Serious question: What are the "valid concerns" about people securing their computing devices against third parties?

  • This (I think) refers not to the people securing their devices against third parties but the vendors "securing" the devices against loss of profits.

    Essentially, the question referenced here is that of ownership. Is it your device, or did you rent it from Apple/Samsung/etc. If it is locked down so that you can't do anything you want with it, then you might not actually be its owner.

    ___

    _Ideally_ you wouldn't need to trust Apple as a corp to do the right thing. Of course, as this example shows, they seem to actually have done one right thing, but you do not know if they will always do.

    That's why a lot of people believe that the idea of such tight vendor control is fundamentally flawed, even though in this specific instance it yielded positive results.

    For completeness, No, I do not know either how this could be implemented differently.

    • > Essentially, the question referenced here is that of ownership. Is it your device, or did you rent it from Apple/Samsung/etc. If it is locked down so that you can't do anything you want with it, then you might not actually be its owner.

      Both goals actually are possible to implement at the same time: Secure/Verified Boot together with actually audited, preferably open-source, as-small-as-possible code in the boot and crypto chain, for the user, the ability to unlock the bootloader in the EFI firmware and for those concerned about supply chain integrity, a debug port muxed directly (!) to the TPM so it can be queried for its set of whitelisted public keys.

      2 replies →

    • We don't know if they did the right thing here. With a previous case it seemed (to me) like Apple might have pushed an update to give access ... they presumably could do that, remotely copy all the data, then return the device to the former state.

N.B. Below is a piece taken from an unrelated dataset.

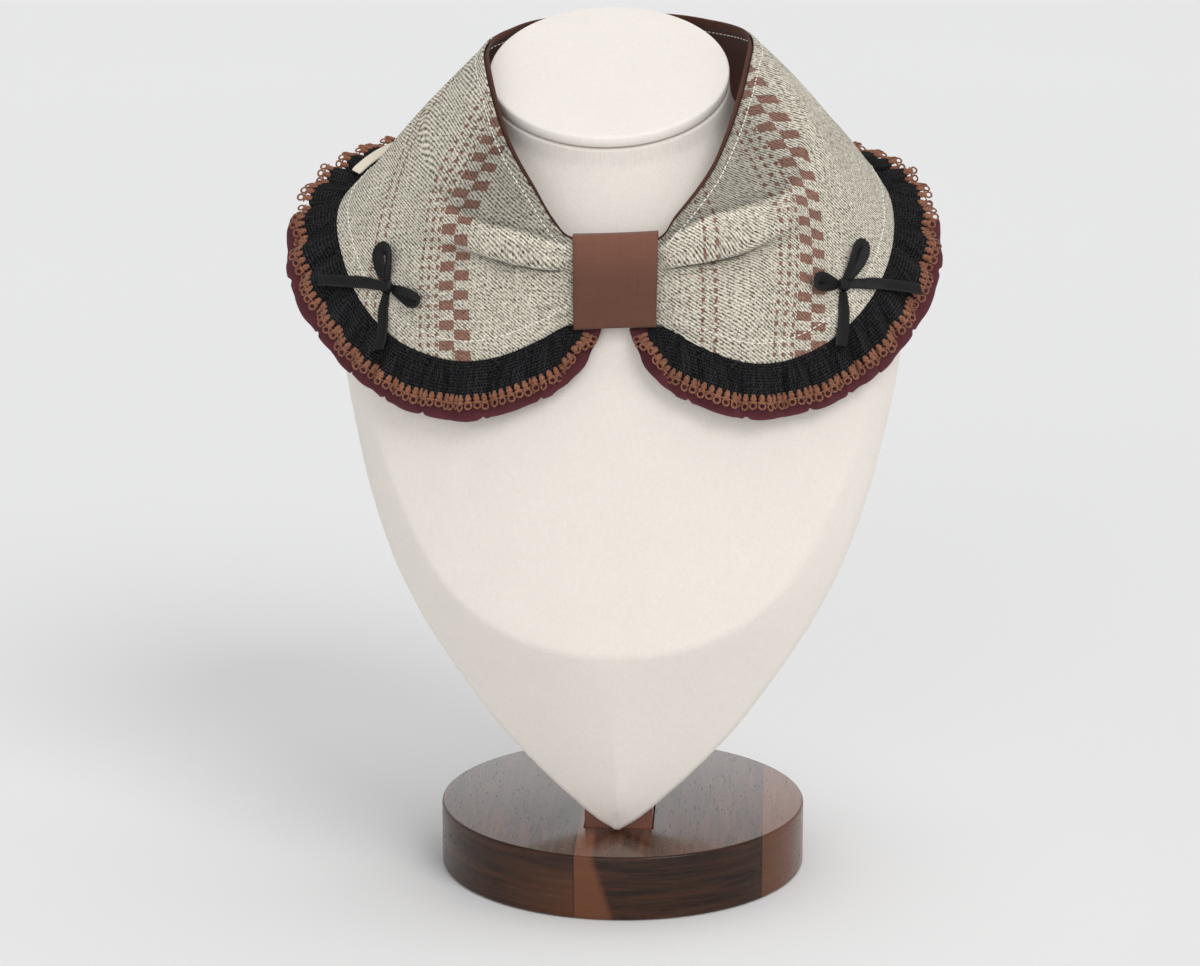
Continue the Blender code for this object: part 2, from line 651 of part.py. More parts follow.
def add_knot(collection, name, point, out):
    work = bmesh.new()
    bmesh.ops.create_cube(work, size=1.0)
    bmesh.ops.scale(work, vec=KNOT_SIZE, verts=work.verts)
    bmesh.ops.bevel(work, geom=work.edges[:], offset=1.1 * MM, segments=2, affect="EDGES", profile=0.5)
    mesh = bpy.data.meshes.new(name)
    work.to_mesh(mesh)
    work.free()
    mesh.materials.append(finish("black ribbon"))
    made = bpy.data.objects.new(name, mesh)
    normal = Vector(out)
    across = Vector((1, 0, 0)) - normal * normal.x
    across.normalize()
    turn = Matrix((across, normal.cross(across), normal)).transposed()
    made.matrix_world = Matrix.Translation(Vector(point)) @ turn.to_4x4()
    collection.objects.link(made)


def add_bows(collection):
    for side, name in ((-1, "bow_left"), (1, "bow_right")):
        bow, surface = BOWS[name], FrontSurface(side)
        knot = [value * MM for value in bow["knot"]]
        point, out = surface.above(knot[0], knot[1], KNOT_LIFT + KNOT_SIZE[2] / 2)
        add_knot(collection, name + "_knot", point, out)
        for piece in ("loop_up", "loop_side", "tail_side", "tail_down"):
            ribbon(collection, f"{name}_{piece}", surface, knot, bow[piece])


# Bust


def nearest_on(line, x, z):
    """Distance from a place to a line of points, and how far along it the nearest place is."""
    best, along = 1e9, 0.0
    for index, (start, end) in enumerate(zip(line, line[1:])):
        run = (end[0] - start[0], end[1] - start[1])
        share = ((x - start[0]) * run[0] + (z - start[1]) * run[1]) / (run[0] ** 2 + run[1] ** 2)
        share = min(max(share, 0.0), 1.0)
        apart = math.hypot(x - start[0] - run[0] * share, z - start[1] - run[1] * share)
        if apart < best:
            best, along = apart, index + share
    return best, along


def chest_front(x, z):
    return CHEST_TOP[1] - CHEST_SLOPE * (CHEST_TOP[0] - z) + x * x / (2 * CHEST_BOW)


def front_of(x, z):
    """y of the bust's front: the chest inside its crest, and the slope from there out to the edge."""
    heights = [row[1] for row in CREST]
    crest_x = np.interp(z, heights, [row[0] for row in CREST])
    if z >= CREST[0][1] and x <= crest_x:
        return chest_front(x, z)
    outline = [(row[1], row[0]) for row in BUST_ROWS]
    to_crest, on_crest = nearest_on(CREST, x, z)
    to_edge, on_edge = nearest_on([(0.0, outline[0][1])] + outline, x, z)
    places = range(len(CREST))
    start = chest_front(*(np.interp(on_crest, places, column) for column in zip(*CREST)))
    edges = [BUST_ROWS[0][2]] + [row[2] for row in BUST_ROWS]
    end = np.interp(on_edge, range(len(edges)), edges)
    share = to_crest / (to_crest + to_edge)
    return start + (end - start) * share**BEVEL_POWER


def front_shares(crest_share):
    crest = min(max(crest_share, CREST_SHARES[0]), CREST_SHARES[1])
    inner = [crest * share for share in INNER_SHARES]
    return inner + [crest + (1 - crest) * share for share in OUTER_SHARES]


def back_half(half, edge_back, back):
    points = []
    for step in range(BACK_CELLS + 1):
        angle = step / BACK_CELLS * math.pi / 2
        depth = (back - edge_back) * math.sin(angle) ** 0.8
        points.append((half * math.cos(angle) ** 0.7, edge_back + depth))
    return points


def chest_half(row):
    """Half a chest section, from the middle of the front round to the middle of the back, in mm."""
    z, half, _, edge_back, back = row
    crest_x = np.interp(z, [row[1] for row in CREST], [row[0] for row in CREST])
    points = []
    for share in front_shares(crest_x / half):
        turn = EDGE_ROUND * max(0.0, (share - 0.85) / 0.15) ** 3
        points.append((half * share, front_of(half * share, z) + turn))
    return points + back_half(half, edge_back, back)


def shoulder_half(half, front, edge, edge_back, back):
    """Half a section through the shoulders, bowed from the middle of the front out to the side."""
    points = []
    for share in front_shares(0.8):
        points.append((half * share, edge + (front - edge) * (1 - share**2.6)))
    return points + back_half(half, edge_back, back)


def ellipse_half(half, front, back):
    points = []
    centre, depth = (front + back) / 2, (back - front) / 2
    for step in range(FRONT_CELLS + 1):
        angle = step / FRONT_CELLS * math.radians(86)
        points.append((half * math.sin(angle), centre - depth * math.cos(angle)))
    for step in range(BACK_CELLS + 1):
        angle = math.radians(94) + step / BACK_CELLS * math.radians(86)
        points.append((half * math.sin(angle), centre - depth * math.cos(angle)))
    return points


def whole_ring(points, height, shift=0.0, slant=0.0):
    ring = [(x - shift, y) for x, y in points] + [(-x - shift, y) for x, y in points[-2:0:-1]]
    slope = math.tan(NECK_SLANT) * slant
    return [(x * MM, y * MM, (height + slope * y) * MM) for x, y in ring]


def bust_rings():
    rings = [whole_ring(chest_half(row), row[0]) for row in BUST_ROWS]
    for z, half, shift, front, back, edge, edge_back, roundness, slant in SHOULDER_ROWS:
        flat = shoulder_half(half, front, edge, edge_back, back)
        rounded = ellipse_half(half, front, back)
        mixed = [
            (a[0] + (b[0] - a[0]) * roundness, a[1] + (b[1] - a[1]) * roundness)
            for a, b in zip(flat, rounded)
        ]
        rings.append(whole_ring(mixed, z, shift, slant))
    return rings


def add_bust(collection, cutters):
    rings = bust_rings()
    count = len(rings[0])
    points = [point for ring in rings for point in ring]
    faces = []
    for row in range(len(rings) - 1):
        for here in range(count):
            there = (here + 1) % count
            lower, upper = row * count, (row + 1) * count
            faces.append((lower + here, lower + there, upper + there, upper + here))
    faces.append(tuple(range(count - 1, -1, -1)))
    faces.append(tuple((len(rings) - 1) * count + here for here in range(count)))
    made = add_mesh(collection, "bust", points, faces, "bust cover")
    room = MORTISE_CLEARANCE
    mortise = cutter_box(
        "post_mortise",
        (-POST_WIDTH / 2 - room, POST_FRONT - room, 20 * MM),
        (POST_WIDTH / 2 + room, POST_BACK + room, POST_HEAD + room),
    )
    cutters.objects.link(mortise)
    cut(made, mortise)


def add_cap(collection):
    work = bmesh.new()
    bmesh.ops.create_cone(
        work, cap_ends=True, segments=48, radius1=1.0, radius2=1.0, depth=CAP_THICKNESS,
    )
    rims = [edge for edge in work.edges if all(abs(v.co.z) > CAP_THICKNESS * 0.49 for v in edge.verts)]
    top = [edge for edge in rims if all(v.co.z > 0 for v in edge.verts)]
    bmesh.ops.scale(work, vec=(NECK_HALF_WIDTH, NECK_HALF_DEPTH, 1.0), verts=work.verts)
    bmesh.ops.bevel(work, geom=top, offset=1.4 * MM, segments=2, affect="EDGES", profile=0.5)
    slope = math.tan(NECK_SLANT)
    for vertex in work.verts:
        vertex.co.z += slope * vertex.co.y + CAP_MIDDLE + GAP + CAP_THICKNESS / 2
        vertex.co.x += NECK_SHIFT
    mesh = bpy.data.meshes.new("neck_cap")
    work.to_mesh(mesh)
    work.free()
    mesh.materials.append(finish("bust cover"))
    collection.objects.link(bpy.data.objects.new("neck_cap", mesh))


def add_base(collection, cutters):
    work = bmesh.new()
    bmesh.ops.create_cone(
        work, cap_ends=True, segments=64, radius1=BASE_RADIUS, radius2=BASE_RADIUS, depth=BASE_THICKNESS,
    )
    half = BASE_THICKNESS / 2
    rims = [edge for edge in work.edges if abs(edge.verts[0].co.z - edge.verts[1].co.z) < half]
    bmesh.ops.bevel(work, geom=rims, offset=BASE_EDGE, segments=2, affect="EDGES", profile=0.5)
    bmesh.ops.translate(work, vec=(0, 0, half), verts=work.verts)
    mesh = bpy.data.meshes.new("base_disc")
    work.to_mesh(mesh)
    work.free()
    mesh.materials.append(finish("walnut"))
    base = bpy.data.objects.new("base_disc", mesh)
    collection.objects.link(base)
    room = MORTISE_CLEARANCE
    mortise = cutter_box(
        "base_mortise",
        (-POST_WIDTH / 2 - room, POST_FRONT - room, POST_FOOT),
        (POST_WIDTH / 2 + room, POST_BACK + room, BASE_THICKNESS + 5 * MM),
    )
    cutters.objects.link(mortise)
    cut(base, mortise)
    post = cutter_box(
        "post",
        (-POST_WIDTH / 2, POST_FRONT, POST_FOOT + GAP),
        (POST_WIDTH / 2, POST_BACK, POST_HEAD),
    )
    post.hide_render = False
    post.display_type = "TEXTURED"
    post.data.materials.append(finish("walnut"))
    collection.objects.link(post)


def main():
    clear_scene()
    collection = bpy.data.collections.new("lace collar on a bust")
    bpy.context.scene.collection.children.link(collection)
    cutters = bpy.data.collections.new("cutters")
    bpy.context.scene.collection.children.link(cutters)
    add_base(collection, cutters)
    add_bust(collection, cutters)
    add_cap(collection)
    add_collar(collection)
    add_band(collection)
    add_bows(collection)
    add_label(collection)


main()
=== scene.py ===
# A woven collar with a gathered lace edge, on a pointed neck bust with a post and a round base.
# Metres, Z up, the wearer's front towards -Y. Pieces named Right lie at +X, the viewer's right.
import math

import bmesh
import bpy
import numpy as np
from mathutils import Matrix, Vector


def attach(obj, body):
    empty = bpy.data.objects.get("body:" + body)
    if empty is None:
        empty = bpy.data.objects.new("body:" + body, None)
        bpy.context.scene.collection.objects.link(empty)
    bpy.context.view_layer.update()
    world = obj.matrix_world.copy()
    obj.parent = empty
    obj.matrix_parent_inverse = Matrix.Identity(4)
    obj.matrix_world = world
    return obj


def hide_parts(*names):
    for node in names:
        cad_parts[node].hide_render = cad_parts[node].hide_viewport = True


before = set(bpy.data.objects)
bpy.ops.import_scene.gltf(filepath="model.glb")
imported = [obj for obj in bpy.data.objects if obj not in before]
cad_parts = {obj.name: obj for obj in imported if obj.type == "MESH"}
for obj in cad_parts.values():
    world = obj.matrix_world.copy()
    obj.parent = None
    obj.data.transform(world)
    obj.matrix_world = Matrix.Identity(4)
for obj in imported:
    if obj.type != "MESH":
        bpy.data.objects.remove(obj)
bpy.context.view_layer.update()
print("frame loaded", len(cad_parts), "nodes")

scene = bpy.context.scene
scene.view_settings.view_transform = "Standard"
mm = 0.001
uvUnit = 100 * mm  # one unit of the "flat" UV map, which holds each cloth's own flat coordinates


def newObject(name, data):
    made = bpy.data.objects.new(name, data)
    scene.collection.objects.link(made)
    return made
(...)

One can't know, and this sort of thing seems entirely tenable.

      FBI don't have to tell anyone they accessed the device. That maintains Apples outward appearance of security; FBI just use parallel construction later if needed.

      Something like {but an actually robust system} a hashed log, using an enclave, where the log entries are signed using your biometric, so that events such a network access where any data is exchanged are recorded and can only be removed using biometrics. Nothing against wrench-based attacks, of course.

      4 replies →

  • One valid concern about "locked down computing" is the potential for 3rd parties to secure computing devices against their owners.

  • In this case I think "valid concerns about locked down computing" is referring to the owner's use of the phone being restricted, so that they can't download applications they want to use, they don't have unrestricted access to the filesystem, they are forced to pay an Apple commission to engage in certain forms aloft commerce, etc. These may be acceptable tradeoffs but they're valid concerns nonetheless.

  • I don't have to have any concern to be able to secure my device against third parties, it's just good operational discipline.

    I don't do anything classified, or store something I don't want to be found out. On the other hand, equally I don't want anyone to be able to get and fiddle a device which is central to my life.

    That's all.

    It's not "I have nothing to hide" (which I don't actually have), but I don't want to put everything in the open.

    Security is not something we shall earn, but shall have at the highest level by default.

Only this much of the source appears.